WHAT TO DO
The data must be returned in full and exactly as given.

RAW RECORDS
- - - -

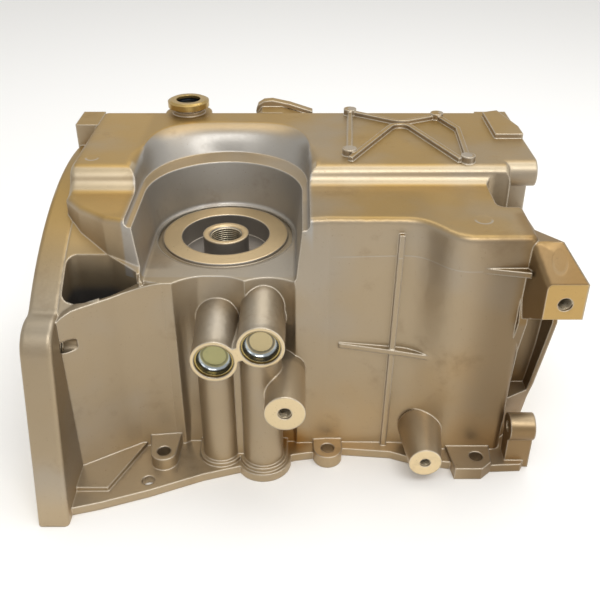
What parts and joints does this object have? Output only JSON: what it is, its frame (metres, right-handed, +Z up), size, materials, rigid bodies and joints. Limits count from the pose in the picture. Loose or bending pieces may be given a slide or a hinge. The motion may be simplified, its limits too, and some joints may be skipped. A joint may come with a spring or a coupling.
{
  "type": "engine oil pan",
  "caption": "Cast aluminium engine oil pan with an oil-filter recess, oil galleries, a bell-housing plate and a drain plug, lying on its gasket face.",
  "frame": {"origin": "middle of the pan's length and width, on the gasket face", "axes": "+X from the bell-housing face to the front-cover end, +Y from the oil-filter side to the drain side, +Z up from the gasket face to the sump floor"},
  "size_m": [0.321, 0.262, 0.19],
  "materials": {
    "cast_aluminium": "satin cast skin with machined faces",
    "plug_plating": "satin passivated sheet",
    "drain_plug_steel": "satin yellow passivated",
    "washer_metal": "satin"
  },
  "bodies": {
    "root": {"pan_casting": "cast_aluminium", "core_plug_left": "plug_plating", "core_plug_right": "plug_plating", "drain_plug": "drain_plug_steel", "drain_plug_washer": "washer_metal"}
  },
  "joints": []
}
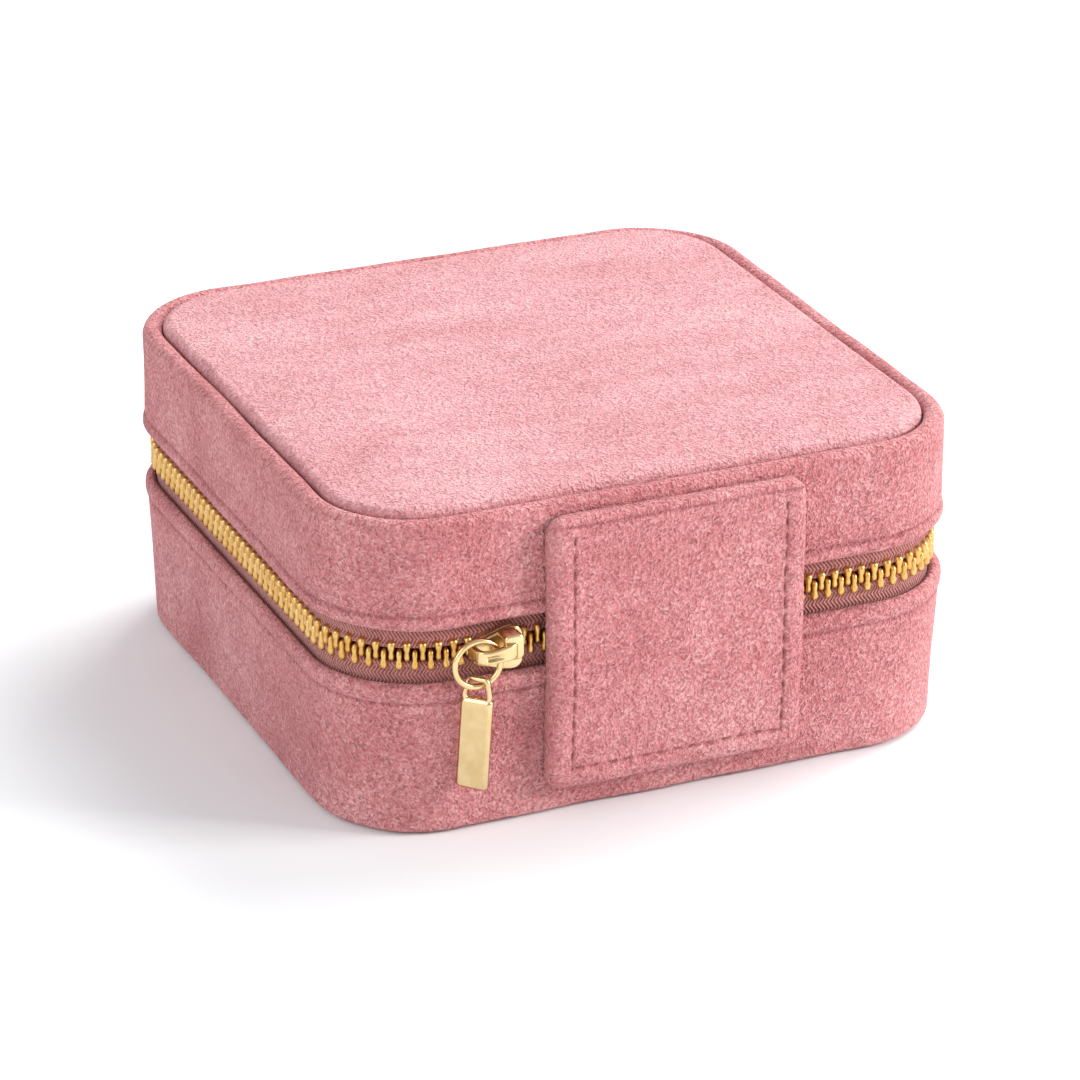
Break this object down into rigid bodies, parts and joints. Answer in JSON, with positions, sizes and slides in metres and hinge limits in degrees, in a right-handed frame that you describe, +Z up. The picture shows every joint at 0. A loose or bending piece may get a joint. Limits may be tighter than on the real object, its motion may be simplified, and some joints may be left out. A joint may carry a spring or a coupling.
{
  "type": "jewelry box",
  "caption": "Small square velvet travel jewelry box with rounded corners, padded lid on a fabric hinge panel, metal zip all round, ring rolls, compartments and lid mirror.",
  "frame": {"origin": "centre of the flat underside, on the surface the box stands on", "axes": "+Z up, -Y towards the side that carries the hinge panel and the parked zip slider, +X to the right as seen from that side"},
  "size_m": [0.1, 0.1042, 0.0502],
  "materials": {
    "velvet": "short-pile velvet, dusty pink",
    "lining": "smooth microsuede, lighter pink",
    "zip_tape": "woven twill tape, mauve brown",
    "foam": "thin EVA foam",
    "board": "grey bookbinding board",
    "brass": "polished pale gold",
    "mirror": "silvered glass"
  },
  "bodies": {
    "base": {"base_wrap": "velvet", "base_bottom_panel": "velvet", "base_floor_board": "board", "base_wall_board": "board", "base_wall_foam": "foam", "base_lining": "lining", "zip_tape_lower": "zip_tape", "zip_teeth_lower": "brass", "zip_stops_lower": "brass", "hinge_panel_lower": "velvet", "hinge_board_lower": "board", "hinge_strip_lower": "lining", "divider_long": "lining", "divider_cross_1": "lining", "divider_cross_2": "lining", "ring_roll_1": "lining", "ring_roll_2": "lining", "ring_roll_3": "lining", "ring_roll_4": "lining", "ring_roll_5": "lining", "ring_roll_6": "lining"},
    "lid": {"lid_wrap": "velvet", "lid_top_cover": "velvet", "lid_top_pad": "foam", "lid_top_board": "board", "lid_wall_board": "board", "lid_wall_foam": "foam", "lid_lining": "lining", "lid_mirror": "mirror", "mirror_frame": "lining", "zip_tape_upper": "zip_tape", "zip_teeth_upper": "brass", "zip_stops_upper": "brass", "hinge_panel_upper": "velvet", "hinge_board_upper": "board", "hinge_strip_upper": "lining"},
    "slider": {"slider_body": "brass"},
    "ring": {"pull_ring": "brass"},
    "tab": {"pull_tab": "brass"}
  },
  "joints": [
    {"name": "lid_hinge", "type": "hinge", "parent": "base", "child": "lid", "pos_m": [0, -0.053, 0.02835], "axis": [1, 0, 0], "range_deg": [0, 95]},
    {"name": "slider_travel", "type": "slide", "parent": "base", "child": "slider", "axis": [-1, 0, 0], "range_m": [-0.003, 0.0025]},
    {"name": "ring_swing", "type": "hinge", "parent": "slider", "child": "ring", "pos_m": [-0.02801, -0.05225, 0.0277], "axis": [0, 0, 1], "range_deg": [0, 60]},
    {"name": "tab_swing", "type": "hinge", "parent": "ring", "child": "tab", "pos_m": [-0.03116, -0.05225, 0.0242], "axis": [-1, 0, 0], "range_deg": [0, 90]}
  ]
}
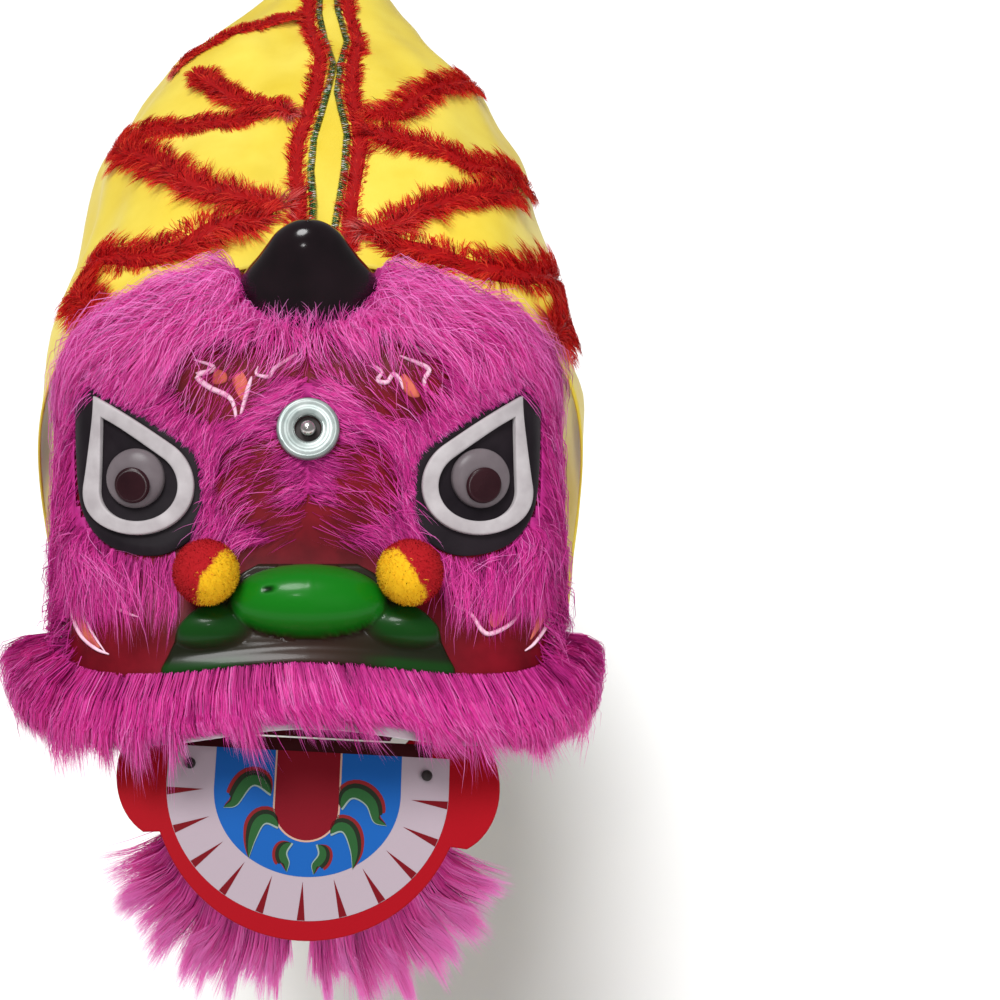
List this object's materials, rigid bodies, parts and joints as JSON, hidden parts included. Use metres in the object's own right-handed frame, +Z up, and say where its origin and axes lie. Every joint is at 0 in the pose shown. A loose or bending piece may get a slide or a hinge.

- - - -

RESPONSE FOR THIS EXERCISE
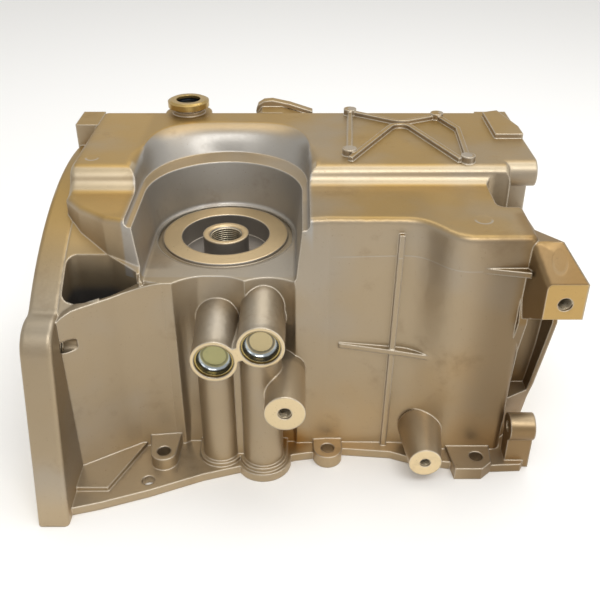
What parts and joints does this object have? Output only JSON: what it is, its frame (metres, right-handed, +Z up), size, materials, rigid bodies and joints. Limits count from the pose in the picture. Loose or bending pieces may be given a slide or a hinge. The motion may be simplified, its limits too, and some joints may be skipped. A joint may come with a spring or a coupling.
{
  "type": "engine oil pan",
  "caption": "Cast aluminium engine oil pan with an oil-filter recess, oil galleries, a bell-housing plate and a drain plug, lying on its gasket face.",
  "frame": {"origin": "middle of the pan's length and width, on the gasket face", "axes": "+X from the bell-housing face to the front-cover end, +Y from the oil-filter side to the drain side, +Z up from the gasket face to the sump floor"},
  "size_m": [0.321, 0.262, 0.19],
  "materials": {
    "cast_aluminium": "satin cast skin with machined faces",
    "plug_plating": "satin passivated sheet",
    "drain_plug_steel": "satin yellow passivated",
    "washer_metal": "satin"
  },
  "bodies": {
    "root": {"pan_casting": "cast_aluminium", "core_plug_left": "plug_plating", "core_plug_right": "plug_plating", "drain_plug": "drain_plug_steel", "drain_plug_washer": "washer_metal"}
  },
  "joints": []
}
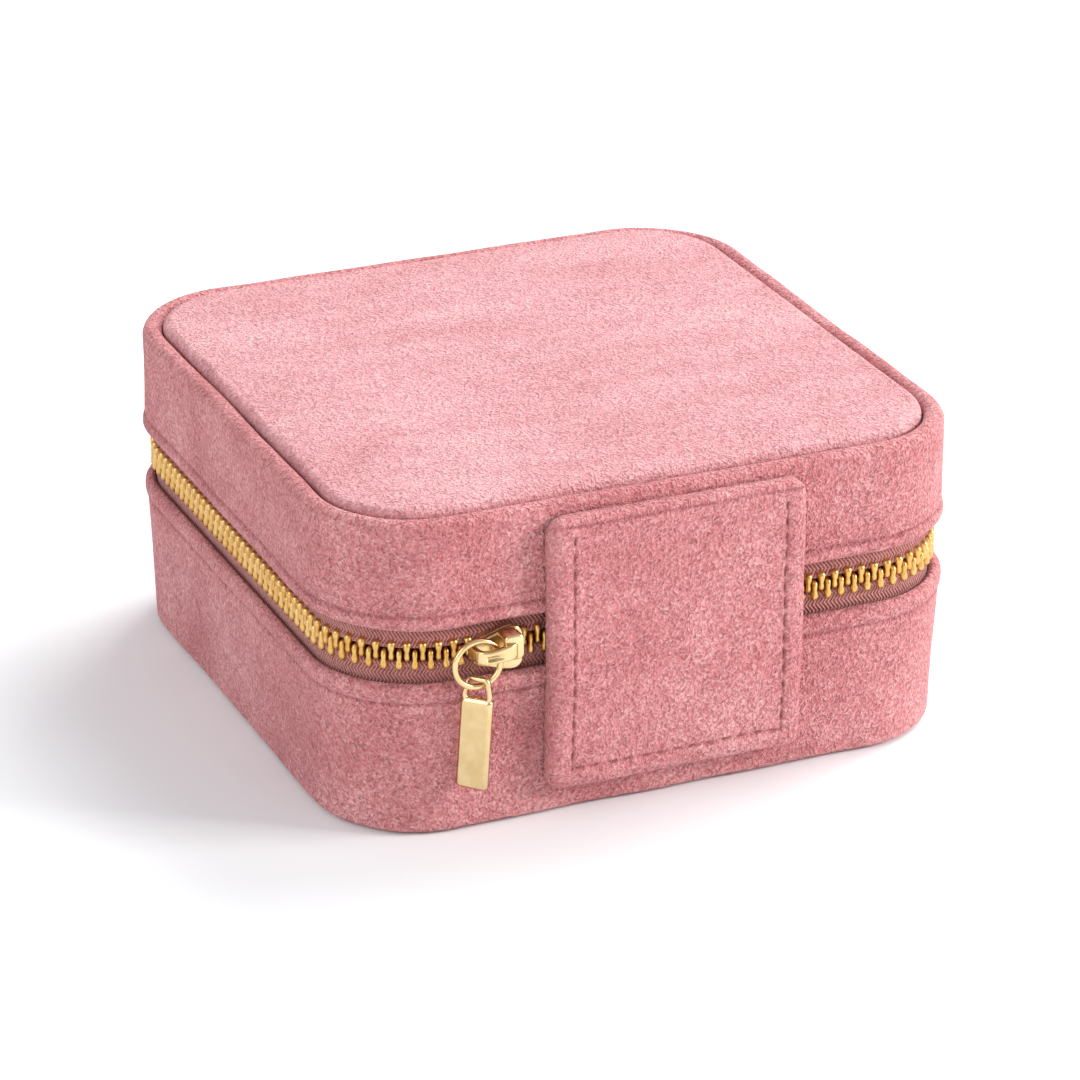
Break this object down into rigid bodies, parts and joints. Answer in JSON, with positions, sizes and slides in metres and hinge limits in degrees, in a right-handed frame that you describe, +Z up. The picture shows every joint at 0. A loose or bending piece may get a joint. Limits may be tighter than on the real object, its motion may be simplified, and some joints may be left out. A joint may carry a spring or a coupling.
{
  "type": "jewelry box",
  "caption": "Small square velvet travel jewelry box with rounded corners, padded lid on a fabric hinge panel, metal zip all round, ring rolls, compartments and lid mirror.",
  "frame": {"origin": "centre of the flat underside, on the surface the box stands on", "axes": "+Z up, -Y towards the side that carries the hinge panel and the parked zip slider, +X to the right as seen from that side"},
  "size_m": [0.1, 0.1042, 0.0502],
  "materials": {
    "velvet": "short-pile velvet, dusty pink",
    "lining": "smooth microsuede, lighter pink",
    "zip_tape": "woven twill tape, mauve brown",
    "foam": "thin EVA foam",
    "board": "grey bookbinding board",
    "brass": "polished pale gold",
    "mirror": "silvered glass"
  },
  "bodies": {
    "base": {"base_wrap": "velvet", "base_bottom_panel": "velvet", "base_floor_board": "board", "base_wall_board": "board", "base_wall_foam": "foam", "base_lining": "lining", "zip_tape_lower": "zip_tape", "zip_teeth_lower": "brass", "zip_stops_lower": "brass", "hinge_panel_lower": "velvet", "hinge_board_lower": "board", "hinge_strip_lower": "lining", "divider_long": "lining", "divider_cross_1": "lining", "divider_cross_2": "lining", "ring_roll_1": "lining", "ring_roll_2": "lining", "ring_roll_3": "lining", "ring_roll_4": "lining", "ring_roll_5": "lining", "ring_roll_6": "lining"},
    "lid": {"lid_wrap": "velvet", "lid_top_cover": "velvet", "lid_top_pad": "foam", "lid_top_board": "board", "lid_wall_board": "board", "lid_wall_foam": "foam", "lid_lining": "lining", "lid_mirror": "mirror", "mirror_frame": "lining", "zip_tape_upper": "zip_tape", "zip_teeth_upper": "brass", "zip_stops_upper": "brass", "hinge_panel_upper": "velvet", "hinge_board_upper": "board", "hinge_strip_upper": "lining"},
    "slider": {"slider_body": "brass"},
    "ring": {"pull_ring": "brass"},
    "tab": {"pull_tab": "brass"}
  },
  "joints": [
    {"name": "lid_hinge", "type": "hinge", "parent": "base", "child": "lid", "pos_m": [0, -0.053, 0.02835], "axis": [1, 0, 0], "range_deg": [0, 95]},
    {"name": "slider_travel", "type": "slide", "parent": "base", "child": "slider", "axis": [-1, 0, 0], "range_m": [-0.003, 0.0025]},
    {"name": "ring_swing", "type": "hinge", "parent": "slider", "child": "ring", "pos_m": [-0.02801, -0.05225, 0.0277], "axis": [0, 0, 1], "range_deg": [0, 60]},
    {"name": "tab_swing", "type": "hinge", "parent": "ring", "child": "tab", "pos_m": [-0.03116, -0.05225, 0.0242], "axis": [-1, 0, 0], "range_deg": [0, 90]}
  ]
}
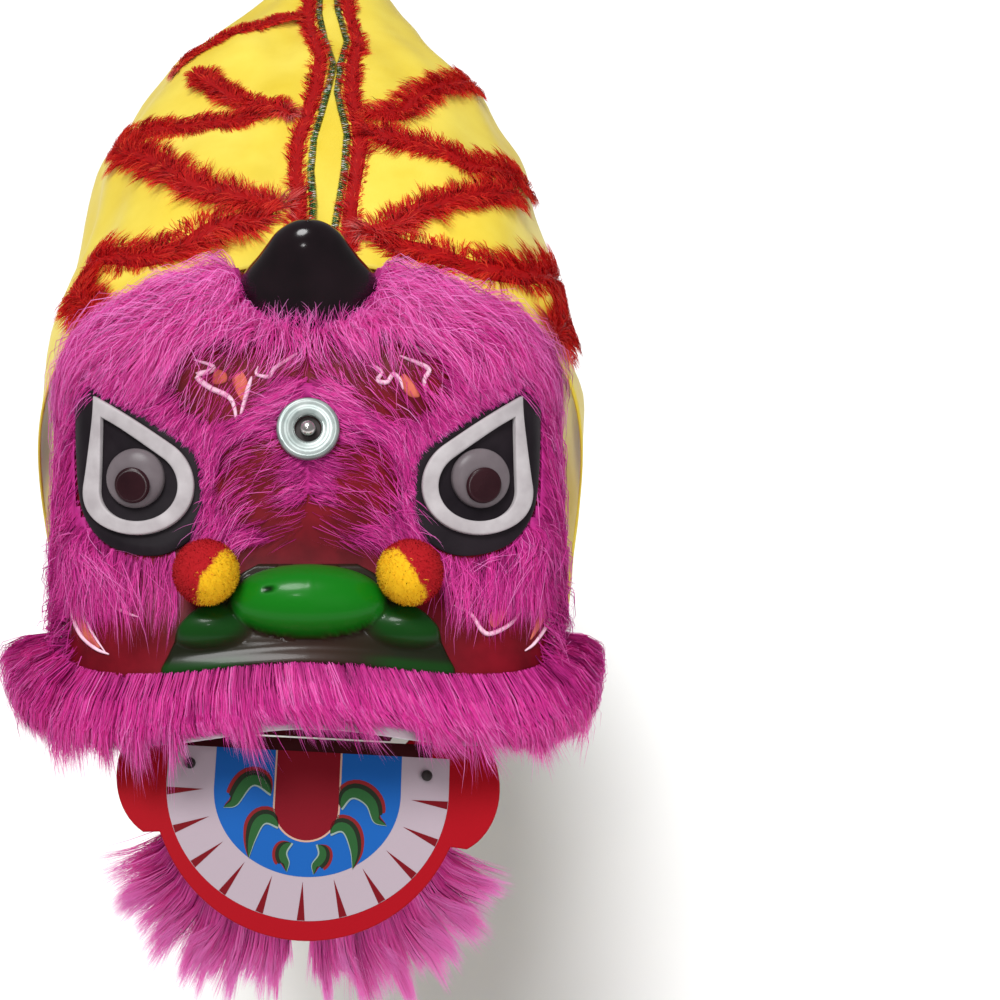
List this object's materials, rigid bodies, parts and joints as JSON, hidden parts included. Use metres in the object's own right-handed frame, +Z up, and say where its origin and axes lie. Every joint is at 0 in the pose shown. A loose or bending piece may get a slide or a hinge.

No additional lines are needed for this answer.